Texto Nu | Passos Sobre o Medo: Entre Minas, Memória e Promessas

 


Na terra vermelha de Cuito Cuanavale, o silêncio não é só ausência de som. É também medo enterrado. Medo que se camufla no chão, em artefactos esquecidos pela guerra, mas lembrados diariamente por quem ali vive. Medo que pulsa por debaixo dos pés.

Foi nesse mesmo chão que o príncipe Harry caminhou, nesta quarta-feira. Não o chão cerimonial dos palácios — mas o chão da Angola ferida, ainda cravada de cicatrizes explosivas. Vestiu um colete à prova de bala. Não por espetáculo. Por necessidade. Caminhou entre as minas, tal como a sua mãe — a princesa Diana — o fizera, há 28 anos, em Huambo. E nessa repetição, há mais do que homenagem: há continuidade, há coragem. Há uma lembrança com propósito.
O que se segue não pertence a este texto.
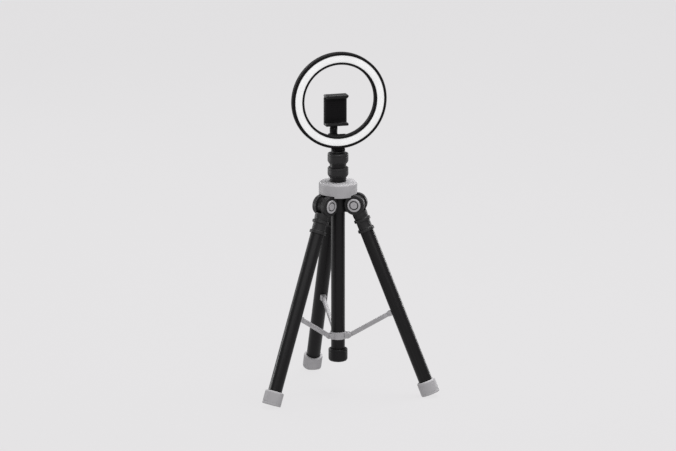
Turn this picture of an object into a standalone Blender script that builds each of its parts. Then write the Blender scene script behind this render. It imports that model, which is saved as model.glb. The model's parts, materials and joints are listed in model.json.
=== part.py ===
"""Ring light on a folding tripod.

Lengths are in millimetres in the constants and are turned into metres by MM.
The column axis is the local Z axis of the root empty, the floor is z = 0, the
ring faces -Y and the third leg points to +Y.
"""
import math

import bmesh
import bpy

MM = 0.001
GAP = 0.3                       # clearance between touching pieces
ROUND = 24                      # segments round a tube
RING_ROUND = 56                 # segments round the lamp ring

# tripod
LEG_NAMES = ("a", "b", "c")
LEG_AZIMUTH = (-150.0, -30.0, 90.0)
LEG_LEAN = 22.0
PIVOT_R = 38.6
PIVOT_Z = 403.4
LEG_LENGTH = 429.3
TUBE_R = 14.5
TUBE_WALL = 1.2
BARREL_R = 21.0
BARREL_HALF = 17.7
SLOT_HALF = 7.5
TONGUE_HALF = 7.1
LUG_BARREL_R = 18.3
FOOT_R = 19.75
FOOT_TOP = 400.0
BRACKET_S = 241.0
STRUT_INWARD = 20.0
STRUT_HALF_THICK = 3.0
STRUT_END_R = 4.1
STRUT_HALF_WIDTH = 4.7
STRUT_IN_R = 26.0
STRUT_IN_Z = 121.5

# column
HUB_R = 40.0
HUB_BOTTOM = 420.3
HUB_TOP = 449.6
SLEEVE_R = 17.2
SLEEVE_BORE = 14.8
SLEEVE_TOP = 498.0
COLLAR_R = 21.75
LOWER_COLLAR_Z = (459.3, 479.9)
UPPER_COLLAR_Z = (488.0, 509.8)
COLLAR_SHOULDER_Z = 499.0
POLE_R = 12.4
POLE_BORE = 11.0
POLE_BOTTOM = 330.0
POLE_TOP = 507.9
CENTRE_TUBE_Z = (74.3, 478.0)
BOTTOM_CAP_Z = (64.2, 91.8)
BOTTOM_CAP_R = 20.0
SPREADER_Z = (112.5, 128.0)
SPREADER_R = 16.5

# head
TILT_Z = 516.0
LUG_R = 5.2
RING_Z = 623.0
RING_R = 101.5
RING_HOLE_R = 76.0
BAND_R = (80.7, 96.0)
RING_BACK = -2.0                # along the ring axis, front positive
RING_FRONT = 15.0

# phone clamp
CLAMP_Z = 596.0
CLAMP_HALF_W = 24.5
CLAMP_BOTTOM = 565.0
CLAMP_TOP = 630.5
JAW_H = 5.5
JAW_FRONT_Y = 3.0
PLATE_Y = (18.0, 25.0)
ARM_Y = 33.6
STEM_R = 8.1

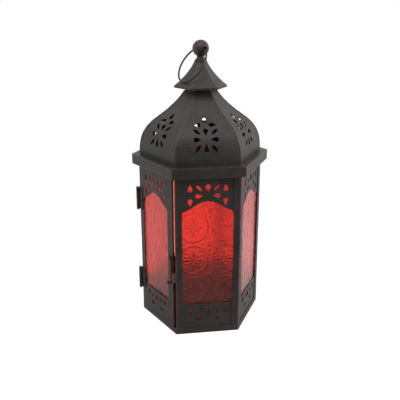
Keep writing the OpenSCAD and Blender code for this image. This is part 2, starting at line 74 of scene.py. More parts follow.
# Which way each side faces, in degrees round the upright axis
FACE_TURN = {
    "front": -90.0, "front_right": -30.0, "back_right": 30.0,
    "back": 90.0, "back_left": 150.0, "door": -150.0,
}
# Places closer than this count as one
TOUCH = 0.00001


# Settings

class FanousPaint(bpy.types.PropertyGroup):
    """Colours of the painted tin and its wear."""
    paint: bpy.props.FloatVectorProperty(
        name="Paint", description="Matt black paint on the tin", subtype="COLOR",
        size=3, min=0, max=1, default=(0.0138, 0.0126, 0.0116))
    copper: bpy.props.FloatVectorProperty(
        name="Copper Rub", description="Red-brown that shows where the paint is rubbed",
        subtype="COLOR", size=3, min=0, max=1, default=(0.135, 0.056, 0.038))
    steel: bpy.props.FloatVectorProperty(
        name="Steel", description="Plated steel of pins, nut and tube", subtype="COLOR",
        size=3, min=0, max=1, default=(0.26, 0.25, 0.24))
    fold_width: bpy.props.FloatProperty(
        name="Rubbed Fold", description="How far the rub reaches from a fold",
        subtype="DISTANCE", unit="LENGTH", min=0.0002, max=0.004, default=0.0011)
    edge_width: bpy.props.FloatProperty(
        name="Rubbed Edge", description="How far the rub reaches from a cut edge",
        subtype="DISTANCE", unit="LENGTH", min=0.0001, max=0.002, default=0.0006)
    bend: bpy.props.FloatProperty(
        name="Edge Radius", description="Rounding of the sheet's edges",
        subtype="DISTANCE", unit="LENGTH", min=0.00005, max=0.0004, default=0.00016)


class FanousGlass(bpy.types.PropertyGroup):
    """Pressed relief and colour of the panes."""
    tint: bpy.props.FloatVectorProperty(
        name="Glass Red", description="Colour of the clear field", subtype="COLOR",
        size=3, min=0, max=1, default=(1.0, 0.19, 0.14))
    # Painted shade: the deeper red laid into the pressed lines stands in for the shade their refraction
    # gives
    groove_shade: bpy.props.FloatVectorProperty(
        name="Painted Groove Shade", description="Deeper colour in the pressed lines", subtype="COLOR",
        size=3, min=0, max=1, default=(0.25, 0.012, 0.008))
    pitch_across: bpy.props.FloatProperty(
        name="Ring Pitch Across", description="Between two rings of a row",
        subtype="DISTANCE", unit="LENGTH", min=0.01, max=0.06, default=0.0322)
    pitch_up: bpy.props.FloatProperty(
        name="Ring Pitch Up", description="Between two rows of rings",
        subtype="DISTANCE", unit="LENGTH", min=0.01, max=0.06, default=0.0351)
    depth: bpy.props.FloatProperty(
        name="Relief Depth", description="Depth of the pressed lines",
        subtype="DISTANCE", unit="LENGTH", min=0.0001, max=0.0010, default=0.00075)
    grid: bpy.props.FloatProperty(
        name="Relief Grid", description="Size of the mesh that holds the relief",
        subtype="DISTANCE", unit="LENGTH", min=0.0004, max=0.002, default=0.0006)


class FanousStudio(bpy.types.PropertyGroup):
    """Camera, lamps and floor."""
    eye: bpy.props.FloatVectorProperty(
        name="Camera Place", description="Where the camera stands", subtype="TRANSLATION",
        unit="LENGTH", size=3, default=(-0.06773, -0.51998, 0.32207))
    yaw: bpy.props.FloatProperty(
        name="Camera Turn", description="Turn to the right of straight ahead",
        subtype="ANGLE", default=0.1282)
    pitch: bpy.props.FloatProperty(
        name="Camera Tilt", description="Tilt above level", subtype="ANGLE", default=-0.2755)
    lens: bpy.props.FloatProperty(
        name="Focal Length", description="Lens on a 36 mm sensor", unit="CAMERA",
        min=10, max=200, default=45.59)
    rise: bpy.props.FloatProperty(
        name="Lens Shift", description="Upright shift as a share of the frame",
        subtype="FACTOR", min=-0.5, max=0.5, default=-0.10)
    fill: bpy.props.FloatProperty(
        name="Room Light", description="Even light that the room gives", min=0, max=2,
        default=0.62)
    dark_side: bpy.props.FloatProperty(
        name="Dark Side", description="How dark the side behind the camera mirrors",
        subtype="FACTOR", min=0, max=1, default=0.75)
    floor_reach: bpy.props.FloatProperty(
        name="Floor Radius", description="How far the pale floor reaches",
        subtype="DISTANCE", unit="LENGTH", min=0.1, max=6, default=0.24)
    key: bpy.props.FloatProperty(
        name="Overhead Lamp", description="Power of the soft lamp above", subtype="POWER",
        unit="POWER", min=0, max=100, default=3.0)


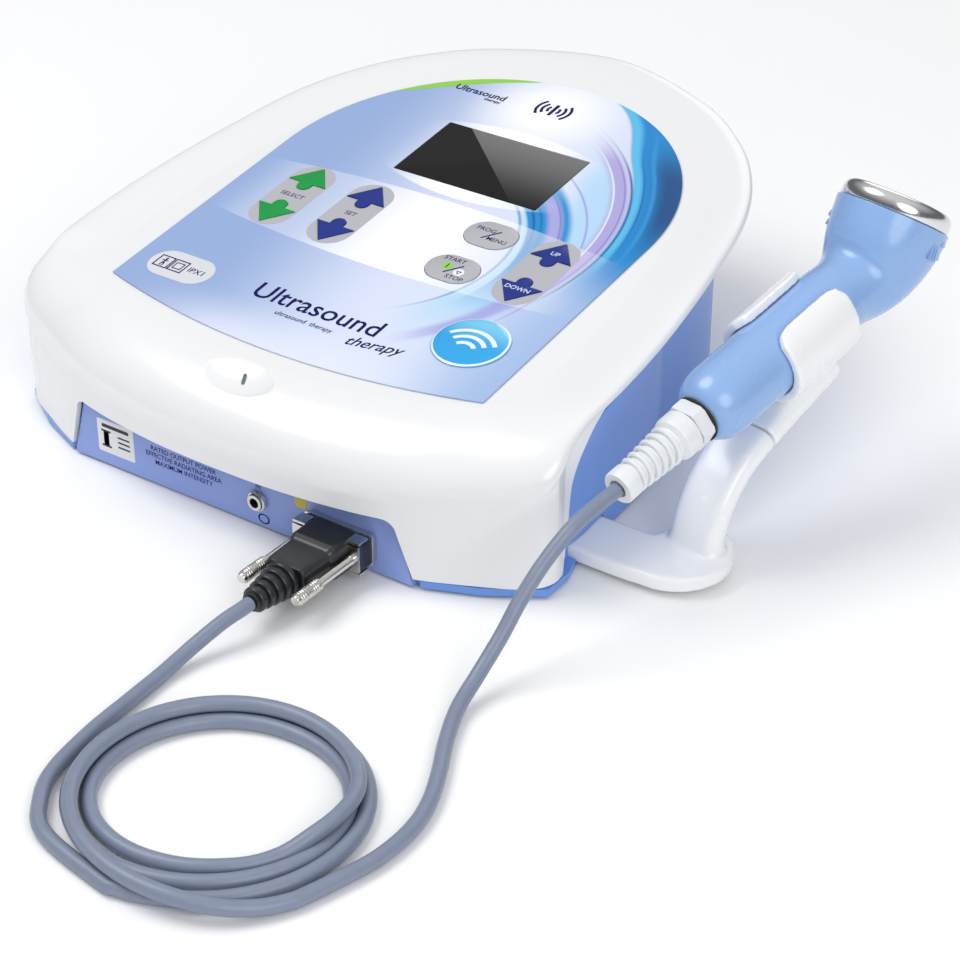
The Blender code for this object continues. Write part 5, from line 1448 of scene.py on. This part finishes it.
class DEVICE_OT_fittings(bpy.types.Operator):
    """Finishes of the pieces that keep their own solid: connectors, rear fittings, screws and inner pieces"""

    bl_idname = "device.fittings"
    bl_label = "Fittings and inner pieces"

    def execute(self, context):
        black = moulded("fitting_black", (0.018, 0.018, 0.020), 0.42, 500.0, 0.00004, tint=0.1)
        rubber = moulded("rubber_matte", (0.022, 0.022, 0.022), 0.75, 700.0, 0.00008, tint=0.15)
        plated = metal("fitting_nickel", (0.68, 0.66, 0.62), 0.24)
        steel = metal("screw_steel", (0.55, 0.55, 0.56), 0.30)
        sheet_iron = metal("core_steel", (0.42, 0.41, 0.40), 0.45, (1.0, 30.0, 1.0))
        alloy = metal("heatsink_alloy", (0.75, 0.75, 0.76), 0.35, (40.0, 1.0, 1.0))
        board = moulded("board_green_mask", (0.015, 0.16, 0.06), 0.35, 250.0, 0.00005, coat=0.3, tint=0.25)
        ribbon = moulded("ribbon_grey", (0.42, 0.43, 0.45), 0.5)
        fired = moulded("ceramic_buff", (0.72, 0.66, 0.56), 0.6, 300.0, 0.00005)
        rocker = moulded("rocker_black", (0.02, 0.02, 0.022), 0.30, coat=0.2)
        numbers = range(1, 5)
        for material, nodes in (
                (black, ["mains_inlet", "fuse_drawer", "switch_frame", "lcd_module", "buzzer"]),
                (rocker, ["power_rocker"]),
                (rubber, ["head_seal", "gland_gasket"] + [f"foot_{index}" for index in numbers]),
                (plated, ["jack_socket", "jack_nut", "serial_socket", "plug_connector"]),
                (steel, ["holder_screw_1", "holder_screw_2"] + [f"case_screw_{index}" for index in numbers]),
                (sheet_iron, ["transformer"]), (alloy, ["output_heatsink"]),
                (board, ["keypad_board", "main_board"]), (ribbon, ["ribbon_cable"]), (fired, ["piezo_disc"])):
            for node in nodes:
                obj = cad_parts[node]
                obj.data.materials.clear()
                obj.data.materials.append(material)
        return {"FINISHED"}


class DEVICE_PT_panel(bpy.types.Panel):
    """Lists the pieces of the device and their sizes and colours"""

    bl_idname = "DEVICE_PT_panel"
    bl_label = "Therapy device"
    bl_space_type = "VIEW_3D"
    bl_region_type = "UI"
    bl_category = "Therapy device"

    def draw(self, context):
        for group in (context.scene.device_sizes, context.scene.device_colours):
            for name in group.__annotations__:
                self.layout.prop(group, name)
        for step in STEPS:
            self.layout.operator(step.bl_idname)


STEPS = (DEVICE_OT_stage, DEVICE_OT_cover, DEVICE_OT_base, DEVICE_OT_keypad, DEVICE_OT_plug, DEVICE_OT_lead,
         DEVICE_OT_holder, DEVICE_OT_applicator, DEVICE_OT_fittings)
CLASSES = (DeviceSizes, DeviceColours, *STEPS, DEVICE_PT_panel)


def register():
    for cls in CLASSES:
        bpy.utils.register_class(cls)
    bpy.types.Scene.device_sizes = bpy.props.PointerProperty(type=DeviceSizes)
    bpy.types.Scene.device_colours = bpy.props.PointerProperty(type=DeviceColours)


def unregister():
    del bpy.types.Scene.device_colours
    del bpy.types.Scene.device_sizes
    for cls in reversed(CLASSES):
        bpy.utils.unregister_class(cls)


def main():
    register()
    bpy.ops.device.stage()
    bpy.ops.device.cover()
    bpy.ops.device.base()
    bpy.ops.device.keypad()
    bpy.ops.device.plug()
    bpy.ops.device.lead()
    bpy.ops.device.holder()
    bpy.ops.device.applicator()
    bpy.ops.device.fittings()
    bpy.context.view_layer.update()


if __name__ == "__main__":
    main()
Harry não veio falar. Veio calcar o risco. Veio dizer com os pés aquilo que o mundo esquece com a pressa: Angola ainda sangra em silêncio.

A organização HALO Trust, que desde 1994 desafia a morte enterrada, é a mesma que guiou Diana na década de 90. É também a que guia hoje a nova geração que ousa acreditar que o chão pode voltar a ser chão — e não armadilha.

Segundo dados recentes, ainda há milhares de minas terrestres escondidas no país. Minas que não distinguem soldados de crianças. Minas que não envelhecem, não caducam. Minas que esperam. Minas que matam. Minas que mutilam memórias e amedrontam os passos.

O presidente João Lourenço reforçou a meta: tornar Angola livre de minas até 2027. Mas promessas têm prazo. E as minas, paciência. O futuro depende de mais do que palavras. Depende de ação, financiamento, e sobretudo, do reconhecimento de que desminar é devolver dignidade.